*INSTRUCTION*
Print the lines beginning with the one that contains "with BuildSketch(Plane(origin=hook_line.line @" and ending with the one that contains "for node in", exactly, both included, and no other lines.

------ INPUT ROWS

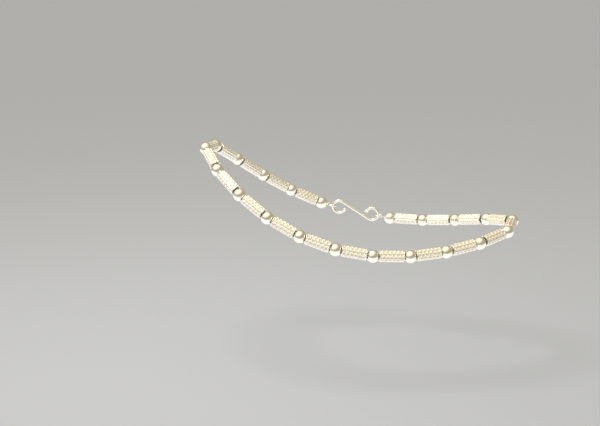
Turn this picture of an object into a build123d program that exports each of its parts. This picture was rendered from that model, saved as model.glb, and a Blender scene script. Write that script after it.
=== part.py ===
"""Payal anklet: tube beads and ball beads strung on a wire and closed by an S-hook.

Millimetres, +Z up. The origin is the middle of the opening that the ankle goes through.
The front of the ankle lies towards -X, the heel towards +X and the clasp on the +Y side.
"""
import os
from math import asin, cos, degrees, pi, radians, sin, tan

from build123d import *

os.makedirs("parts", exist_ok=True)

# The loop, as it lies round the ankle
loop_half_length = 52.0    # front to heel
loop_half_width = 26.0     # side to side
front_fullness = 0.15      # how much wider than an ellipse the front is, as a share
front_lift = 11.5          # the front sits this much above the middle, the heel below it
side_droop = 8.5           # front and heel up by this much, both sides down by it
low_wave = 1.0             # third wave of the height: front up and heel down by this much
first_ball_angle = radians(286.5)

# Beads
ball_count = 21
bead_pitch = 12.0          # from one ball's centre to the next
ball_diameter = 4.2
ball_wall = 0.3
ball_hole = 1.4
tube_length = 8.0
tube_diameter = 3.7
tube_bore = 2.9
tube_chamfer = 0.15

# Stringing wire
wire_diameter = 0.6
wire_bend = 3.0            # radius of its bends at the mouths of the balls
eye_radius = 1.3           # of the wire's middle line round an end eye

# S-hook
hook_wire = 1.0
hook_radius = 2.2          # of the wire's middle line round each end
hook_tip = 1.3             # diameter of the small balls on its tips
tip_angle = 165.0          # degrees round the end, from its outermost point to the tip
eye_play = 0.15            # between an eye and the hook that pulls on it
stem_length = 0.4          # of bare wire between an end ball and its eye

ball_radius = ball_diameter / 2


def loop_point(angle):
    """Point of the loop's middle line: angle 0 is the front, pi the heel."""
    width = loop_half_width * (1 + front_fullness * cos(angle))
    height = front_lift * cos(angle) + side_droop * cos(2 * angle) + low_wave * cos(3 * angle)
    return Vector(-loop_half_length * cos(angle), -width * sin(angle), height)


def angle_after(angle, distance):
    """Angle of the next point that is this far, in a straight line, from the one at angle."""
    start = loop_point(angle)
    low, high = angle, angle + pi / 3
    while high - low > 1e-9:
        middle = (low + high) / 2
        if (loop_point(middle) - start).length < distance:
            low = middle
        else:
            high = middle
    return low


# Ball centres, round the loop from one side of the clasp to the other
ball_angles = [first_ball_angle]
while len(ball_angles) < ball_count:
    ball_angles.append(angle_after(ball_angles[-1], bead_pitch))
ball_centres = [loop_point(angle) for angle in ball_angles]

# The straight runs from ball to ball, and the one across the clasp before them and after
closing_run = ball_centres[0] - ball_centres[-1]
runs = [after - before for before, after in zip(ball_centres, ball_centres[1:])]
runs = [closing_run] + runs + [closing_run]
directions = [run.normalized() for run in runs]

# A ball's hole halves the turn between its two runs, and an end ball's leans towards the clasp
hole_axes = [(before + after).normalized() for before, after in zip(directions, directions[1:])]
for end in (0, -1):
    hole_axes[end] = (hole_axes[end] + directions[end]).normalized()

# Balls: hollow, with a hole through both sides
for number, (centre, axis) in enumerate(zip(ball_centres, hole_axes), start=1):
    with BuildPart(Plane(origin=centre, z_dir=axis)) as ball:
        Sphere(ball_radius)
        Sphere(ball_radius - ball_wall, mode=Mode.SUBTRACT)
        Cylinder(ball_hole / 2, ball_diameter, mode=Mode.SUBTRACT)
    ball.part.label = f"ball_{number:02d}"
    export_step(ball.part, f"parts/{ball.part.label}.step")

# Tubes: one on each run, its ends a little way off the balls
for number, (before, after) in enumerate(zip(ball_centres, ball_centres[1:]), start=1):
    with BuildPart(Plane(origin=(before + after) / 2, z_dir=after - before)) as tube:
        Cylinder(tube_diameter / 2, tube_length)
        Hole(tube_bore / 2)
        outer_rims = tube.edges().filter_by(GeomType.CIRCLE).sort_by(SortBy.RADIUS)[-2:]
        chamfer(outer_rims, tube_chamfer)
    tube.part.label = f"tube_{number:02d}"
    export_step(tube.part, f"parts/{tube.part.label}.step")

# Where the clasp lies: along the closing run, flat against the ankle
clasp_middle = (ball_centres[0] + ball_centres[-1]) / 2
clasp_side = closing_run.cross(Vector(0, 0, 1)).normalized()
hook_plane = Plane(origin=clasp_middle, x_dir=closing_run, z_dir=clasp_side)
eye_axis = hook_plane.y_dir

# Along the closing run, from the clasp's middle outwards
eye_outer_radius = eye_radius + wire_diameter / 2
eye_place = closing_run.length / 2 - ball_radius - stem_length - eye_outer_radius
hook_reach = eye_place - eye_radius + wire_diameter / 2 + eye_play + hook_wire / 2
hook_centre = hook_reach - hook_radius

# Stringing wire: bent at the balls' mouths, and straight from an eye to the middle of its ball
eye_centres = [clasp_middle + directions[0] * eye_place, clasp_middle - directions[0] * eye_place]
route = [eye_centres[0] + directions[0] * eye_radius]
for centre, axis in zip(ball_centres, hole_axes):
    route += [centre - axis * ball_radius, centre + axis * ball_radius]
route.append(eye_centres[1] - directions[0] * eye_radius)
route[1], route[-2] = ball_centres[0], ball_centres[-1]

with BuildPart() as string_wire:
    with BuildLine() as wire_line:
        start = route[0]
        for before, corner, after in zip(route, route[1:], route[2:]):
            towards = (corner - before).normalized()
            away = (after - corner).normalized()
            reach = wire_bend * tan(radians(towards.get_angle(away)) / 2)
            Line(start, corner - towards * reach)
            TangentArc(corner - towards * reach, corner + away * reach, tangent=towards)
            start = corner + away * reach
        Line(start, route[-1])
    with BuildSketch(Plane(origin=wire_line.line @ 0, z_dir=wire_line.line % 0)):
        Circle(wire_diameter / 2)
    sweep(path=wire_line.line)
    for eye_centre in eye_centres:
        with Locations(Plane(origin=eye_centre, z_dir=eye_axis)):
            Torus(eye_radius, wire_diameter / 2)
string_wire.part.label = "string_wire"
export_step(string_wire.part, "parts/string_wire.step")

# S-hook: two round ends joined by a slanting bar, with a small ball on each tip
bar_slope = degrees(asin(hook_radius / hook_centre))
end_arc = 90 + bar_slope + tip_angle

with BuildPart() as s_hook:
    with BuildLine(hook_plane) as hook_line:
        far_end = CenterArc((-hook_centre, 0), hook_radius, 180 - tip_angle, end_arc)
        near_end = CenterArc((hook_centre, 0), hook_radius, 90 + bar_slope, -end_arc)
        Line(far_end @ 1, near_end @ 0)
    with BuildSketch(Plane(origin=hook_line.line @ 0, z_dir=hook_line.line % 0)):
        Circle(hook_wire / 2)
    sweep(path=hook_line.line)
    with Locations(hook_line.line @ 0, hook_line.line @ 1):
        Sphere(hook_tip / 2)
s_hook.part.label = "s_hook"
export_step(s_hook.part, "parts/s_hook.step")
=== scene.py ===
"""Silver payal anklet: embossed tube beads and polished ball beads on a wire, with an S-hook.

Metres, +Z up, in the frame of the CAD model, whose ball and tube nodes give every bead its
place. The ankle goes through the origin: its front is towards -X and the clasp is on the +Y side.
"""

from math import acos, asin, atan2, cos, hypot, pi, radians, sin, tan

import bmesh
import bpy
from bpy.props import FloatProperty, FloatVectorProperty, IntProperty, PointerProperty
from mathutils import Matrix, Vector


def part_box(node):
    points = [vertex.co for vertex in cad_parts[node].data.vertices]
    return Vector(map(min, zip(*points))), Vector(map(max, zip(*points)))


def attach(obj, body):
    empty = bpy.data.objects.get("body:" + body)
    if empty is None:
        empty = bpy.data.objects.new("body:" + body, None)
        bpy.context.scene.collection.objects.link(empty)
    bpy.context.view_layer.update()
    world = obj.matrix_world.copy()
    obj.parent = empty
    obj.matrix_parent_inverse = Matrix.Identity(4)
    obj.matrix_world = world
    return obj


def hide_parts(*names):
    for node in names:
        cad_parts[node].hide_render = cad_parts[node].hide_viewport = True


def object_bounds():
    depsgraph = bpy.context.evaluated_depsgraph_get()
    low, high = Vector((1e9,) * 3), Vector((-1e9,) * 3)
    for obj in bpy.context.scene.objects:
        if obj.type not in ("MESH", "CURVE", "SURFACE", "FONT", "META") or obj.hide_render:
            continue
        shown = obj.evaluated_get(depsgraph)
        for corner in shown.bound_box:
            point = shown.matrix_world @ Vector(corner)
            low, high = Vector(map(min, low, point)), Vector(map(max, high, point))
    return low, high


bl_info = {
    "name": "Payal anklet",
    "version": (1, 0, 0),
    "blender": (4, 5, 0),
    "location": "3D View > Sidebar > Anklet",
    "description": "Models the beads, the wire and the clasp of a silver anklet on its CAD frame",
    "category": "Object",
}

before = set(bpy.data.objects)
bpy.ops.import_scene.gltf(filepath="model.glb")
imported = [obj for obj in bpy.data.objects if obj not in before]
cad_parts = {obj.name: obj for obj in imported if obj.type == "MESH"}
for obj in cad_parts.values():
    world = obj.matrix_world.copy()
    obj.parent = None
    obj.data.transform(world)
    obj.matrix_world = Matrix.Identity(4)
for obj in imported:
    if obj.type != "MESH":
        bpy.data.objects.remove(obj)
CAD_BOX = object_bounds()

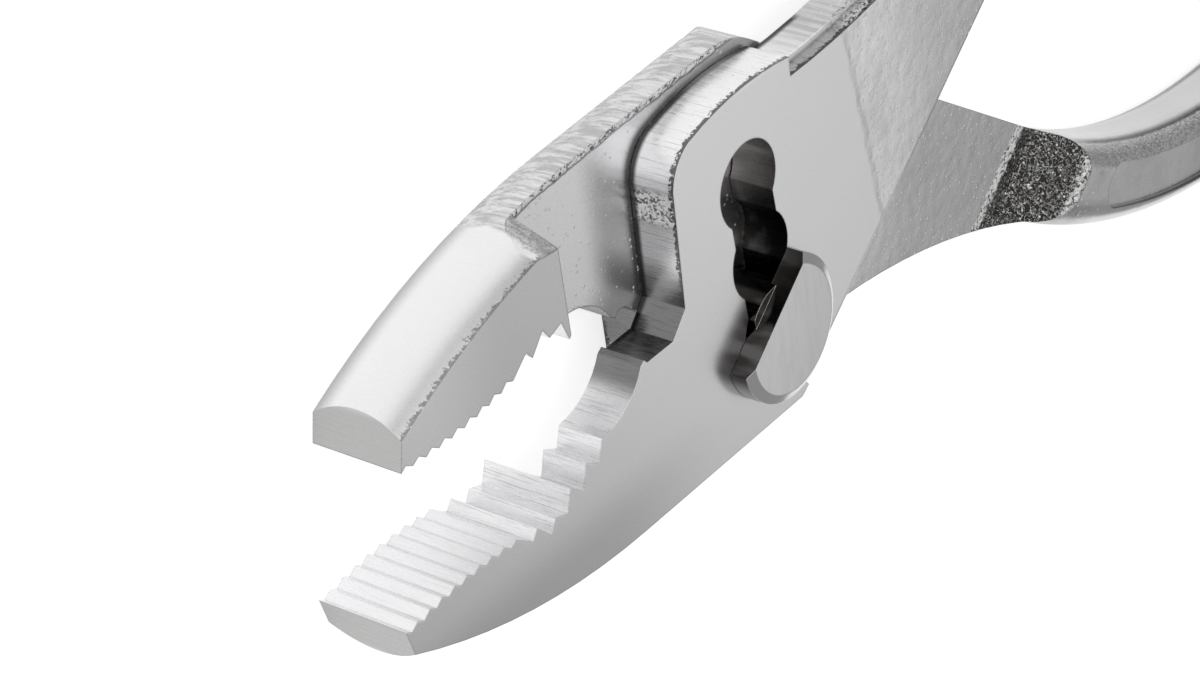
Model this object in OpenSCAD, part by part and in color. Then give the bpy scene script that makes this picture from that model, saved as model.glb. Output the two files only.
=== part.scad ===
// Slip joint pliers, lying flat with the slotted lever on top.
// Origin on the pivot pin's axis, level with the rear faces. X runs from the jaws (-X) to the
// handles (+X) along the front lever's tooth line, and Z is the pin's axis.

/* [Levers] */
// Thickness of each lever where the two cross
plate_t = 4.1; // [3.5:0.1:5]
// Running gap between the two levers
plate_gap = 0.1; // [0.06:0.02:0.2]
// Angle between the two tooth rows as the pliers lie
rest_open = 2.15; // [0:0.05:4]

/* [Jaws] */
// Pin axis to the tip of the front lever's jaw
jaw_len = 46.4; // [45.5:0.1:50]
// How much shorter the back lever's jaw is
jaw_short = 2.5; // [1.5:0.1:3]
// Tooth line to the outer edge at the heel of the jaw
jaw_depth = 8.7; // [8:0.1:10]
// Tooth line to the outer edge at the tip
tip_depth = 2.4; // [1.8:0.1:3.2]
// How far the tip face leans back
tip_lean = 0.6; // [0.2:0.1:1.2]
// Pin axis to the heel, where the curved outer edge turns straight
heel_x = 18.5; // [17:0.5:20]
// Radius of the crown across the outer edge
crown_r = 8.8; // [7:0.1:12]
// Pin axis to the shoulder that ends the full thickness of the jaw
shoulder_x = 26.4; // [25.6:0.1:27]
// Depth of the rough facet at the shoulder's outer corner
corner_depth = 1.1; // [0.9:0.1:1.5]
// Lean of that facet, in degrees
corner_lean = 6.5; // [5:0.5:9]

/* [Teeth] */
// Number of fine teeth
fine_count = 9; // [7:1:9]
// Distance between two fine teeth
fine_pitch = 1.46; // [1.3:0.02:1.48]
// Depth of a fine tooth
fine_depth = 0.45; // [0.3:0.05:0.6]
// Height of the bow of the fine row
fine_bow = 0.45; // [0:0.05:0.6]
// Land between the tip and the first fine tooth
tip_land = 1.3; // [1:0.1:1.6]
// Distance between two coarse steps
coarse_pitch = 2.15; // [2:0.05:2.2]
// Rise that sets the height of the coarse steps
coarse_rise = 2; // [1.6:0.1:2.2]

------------

*EXPECTED ANSWER*
    with BuildSketch(Plane(origin=hook_line.line @ 0, z_dir=hook_line.line % 0)):
        Circle(hook_wire / 2)
    sweep(path=hook_line.line)
    with Locations(hook_line.line @ 0, hook_line.line @ 1):
        Sphere(hook_tip / 2)
s_hook.part.label = "s_hook"
export_step(s_hook.part, "parts/s_hook.step")
=== scene.py ===
"""Silver payal anklet: embossed tube beads and polished ball beads on a wire, with an S-hook.

Metres, +Z up, in the frame of the CAD model, whose ball and tube nodes give every bead its
place. The ankle goes through the origin: its front is towards -X and the clasp is on the +Y side.
"""

from math import acos, asin, atan2, cos, hypot, pi, radians, sin, tan

import bmesh
import bpy
from bpy.props import FloatProperty, FloatVectorProperty, IntProperty, PointerProperty
from mathutils import Matrix, Vector


def part_box(node):
    points = [vertex.co for vertex in cad_parts[node].data.vertices]
    return Vector(map(min, zip(*points))), Vector(map(max, zip(*points)))


def attach(obj, body):
    empty = bpy.data.objects.get("body:" + body)
    if empty is None:
        empty = bpy.data.objects.new("body:" + body, None)
        bpy.context.scene.collection.objects.link(empty)
    bpy.context.view_layer.update()
    world = obj.matrix_world.copy()
    obj.parent = empty
    obj.matrix_parent_inverse = Matrix.Identity(4)
    obj.matrix_world = world
    return obj


def hide_parts(*names):
    for node in names:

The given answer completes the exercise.